[Data excerpt]

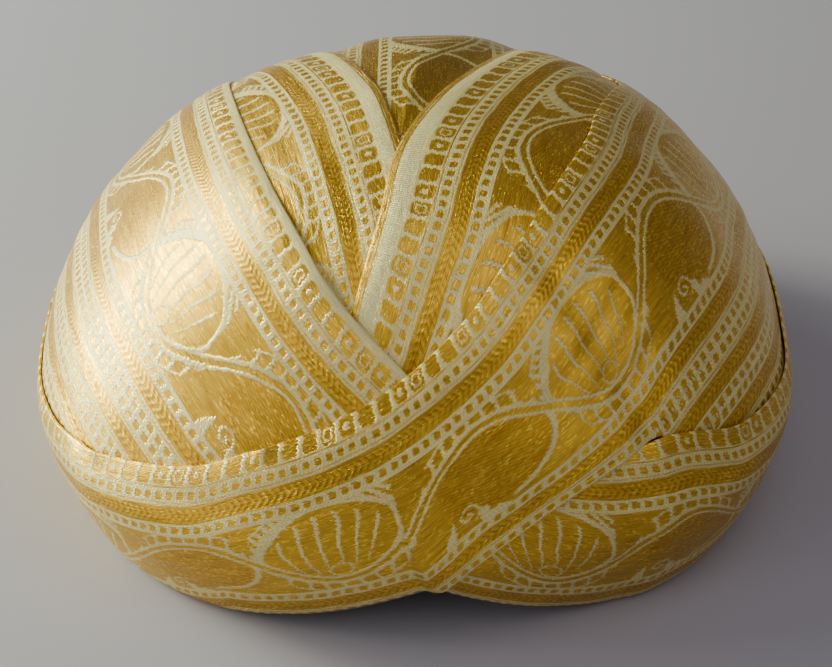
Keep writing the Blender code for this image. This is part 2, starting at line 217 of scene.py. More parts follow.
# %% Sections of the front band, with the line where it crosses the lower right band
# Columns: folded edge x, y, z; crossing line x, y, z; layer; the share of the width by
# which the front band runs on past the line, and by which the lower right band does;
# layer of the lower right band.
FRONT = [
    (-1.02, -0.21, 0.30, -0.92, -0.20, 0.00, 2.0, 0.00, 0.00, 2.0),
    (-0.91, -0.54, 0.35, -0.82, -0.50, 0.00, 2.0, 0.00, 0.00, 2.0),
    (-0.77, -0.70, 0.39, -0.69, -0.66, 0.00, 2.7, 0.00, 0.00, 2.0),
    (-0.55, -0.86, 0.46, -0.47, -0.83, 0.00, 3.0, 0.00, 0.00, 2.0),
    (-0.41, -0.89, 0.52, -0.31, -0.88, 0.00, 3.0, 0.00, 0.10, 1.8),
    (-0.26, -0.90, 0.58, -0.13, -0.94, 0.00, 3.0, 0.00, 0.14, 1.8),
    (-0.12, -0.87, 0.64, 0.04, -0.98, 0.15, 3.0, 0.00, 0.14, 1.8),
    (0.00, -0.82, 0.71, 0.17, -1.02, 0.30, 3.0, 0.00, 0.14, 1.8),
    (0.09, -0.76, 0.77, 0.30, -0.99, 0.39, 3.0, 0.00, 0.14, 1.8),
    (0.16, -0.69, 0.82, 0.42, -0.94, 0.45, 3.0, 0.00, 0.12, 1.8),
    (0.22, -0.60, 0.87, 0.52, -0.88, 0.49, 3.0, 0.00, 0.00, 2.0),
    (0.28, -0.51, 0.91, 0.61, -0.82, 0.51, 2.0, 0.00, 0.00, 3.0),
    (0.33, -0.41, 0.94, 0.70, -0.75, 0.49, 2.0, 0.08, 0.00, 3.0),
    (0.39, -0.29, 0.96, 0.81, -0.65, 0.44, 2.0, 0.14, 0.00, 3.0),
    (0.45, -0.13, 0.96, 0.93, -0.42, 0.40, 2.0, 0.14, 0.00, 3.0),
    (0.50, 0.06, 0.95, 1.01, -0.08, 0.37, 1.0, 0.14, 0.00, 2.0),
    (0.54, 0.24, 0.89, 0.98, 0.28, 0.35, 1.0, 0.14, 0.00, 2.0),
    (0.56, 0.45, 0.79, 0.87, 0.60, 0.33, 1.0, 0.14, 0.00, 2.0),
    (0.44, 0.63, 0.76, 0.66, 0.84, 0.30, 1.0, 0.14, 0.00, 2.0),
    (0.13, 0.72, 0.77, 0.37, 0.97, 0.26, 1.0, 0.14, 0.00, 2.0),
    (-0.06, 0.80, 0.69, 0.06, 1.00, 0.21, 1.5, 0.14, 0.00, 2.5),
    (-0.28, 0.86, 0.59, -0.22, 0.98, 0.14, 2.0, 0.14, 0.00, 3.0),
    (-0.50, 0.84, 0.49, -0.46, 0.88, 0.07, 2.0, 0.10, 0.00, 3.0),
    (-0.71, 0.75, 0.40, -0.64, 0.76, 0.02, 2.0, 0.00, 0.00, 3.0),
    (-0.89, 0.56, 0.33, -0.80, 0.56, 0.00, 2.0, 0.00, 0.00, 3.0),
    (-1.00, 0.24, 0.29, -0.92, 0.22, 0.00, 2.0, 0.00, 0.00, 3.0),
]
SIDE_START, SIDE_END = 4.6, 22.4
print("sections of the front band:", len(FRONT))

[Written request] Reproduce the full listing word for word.

[Solution for this task]
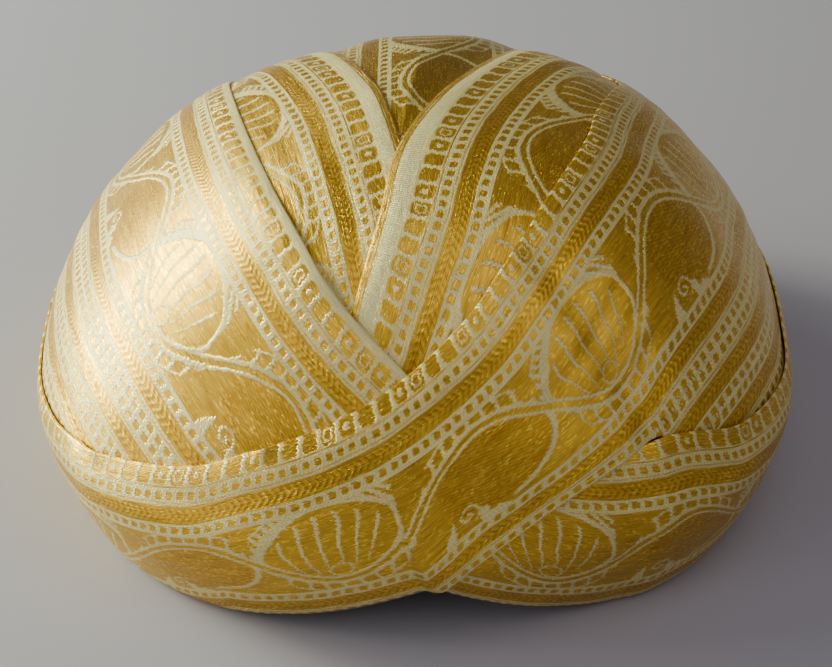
Keep writing the Blender code for this image. This is part 2, starting at line 217 of scene.py. More parts follow.
# %% Sections of the front band, with the line where it crosses the lower right band
# Columns: folded edge x, y, z; crossing line x, y, z; layer; the share of the width by
# which the front band runs on past the line, and by which the lower right band does;
# layer of the lower right band.
FRONT = [
    (-1.02, -0.21, 0.30, -0.92, -0.20, 0.00, 2.0, 0.00, 0.00, 2.0),
    (-0.91, -0.54, 0.35, -0.82, -0.50, 0.00, 2.0, 0.00, 0.00, 2.0),
    (-0.77, -0.70, 0.39, -0.69, -0.66, 0.00, 2.7, 0.00, 0.00, 2.0),
    (-0.55, -0.86, 0.46, -0.47, -0.83, 0.00, 3.0, 0.00, 0.00, 2.0),
    (-0.41, -0.89, 0.52, -0.31, -0.88, 0.00, 3.0, 0.00, 0.10, 1.8),
    (-0.26, -0.90, 0.58, -0.13, -0.94, 0.00, 3.0, 0.00, 0.14, 1.8),
    (-0.12, -0.87, 0.64, 0.04, -0.98, 0.15, 3.0, 0.00, 0.14, 1.8),
    (0.00, -0.82, 0.71, 0.17, -1.02, 0.30, 3.0, 0.00, 0.14, 1.8),
    (0.09, -0.76, 0.77, 0.30, -0.99, 0.39, 3.0, 0.00, 0.14, 1.8),
    (0.16, -0.69, 0.82, 0.42, -0.94, 0.45, 3.0, 0.00, 0.12, 1.8),
    (0.22, -0.60, 0.87, 0.52, -0.88, 0.49, 3.0, 0.00, 0.00, 2.0),
    (0.28, -0.51, 0.91, 0.61, -0.82, 0.51, 2.0, 0.00, 0.00, 3.0),
    (0.33, -0.41, 0.94, 0.70, -0.75, 0.49, 2.0, 0.08, 0.00, 3.0),
    (0.39, -0.29, 0.96, 0.81, -0.65, 0.44, 2.0, 0.14, 0.00, 3.0),
    (0.45, -0.13, 0.96, 0.93, -0.42, 0.40, 2.0, 0.14, 0.00, 3.0),
    (0.50, 0.06, 0.95, 1.01, -0.08, 0.37, 1.0, 0.14, 0.00, 2.0),
    (0.54, 0.24, 0.89, 0.98, 0.28, 0.35, 1.0, 0.14, 0.00, 2.0),
    (0.56, 0.45, 0.79, 0.87, 0.60, 0.33, 1.0, 0.14, 0.00, 2.0),
    (0.44, 0.63, 0.76, 0.66, 0.84, 0.30, 1.0, 0.14, 0.00, 2.0),
    (0.13, 0.72, 0.77, 0.37, 0.97, 0.26, 1.0, 0.14, 0.00, 2.0),
    (-0.06, 0.80, 0.69, 0.06, 1.00, 0.21, 1.5, 0.14, 0.00, 2.5),
    (-0.28, 0.86, 0.59, -0.22, 0.98, 0.14, 2.0, 0.14, 0.00, 3.0),
    (-0.50, 0.84, 0.49, -0.46, 0.88, 0.07, 2.0, 0.10, 0.00, 3.0),
    (-0.71, 0.75, 0.40, -0.64, 0.76, 0.02, 2.0, 0.00, 0.00, 3.0),
    (-0.89, 0.56, 0.33, -0.80, 0.56, 0.00, 2.0, 0.00, 0.00, 3.0),
    (-1.00, 0.24, 0.29, -0.92, 0.22, 0.00, 2.0, 0.00, 0.00, 3.0),
]
SIDE_START, SIDE_END = 4.6, 22.4
print("sections of the front band:", len(FRONT))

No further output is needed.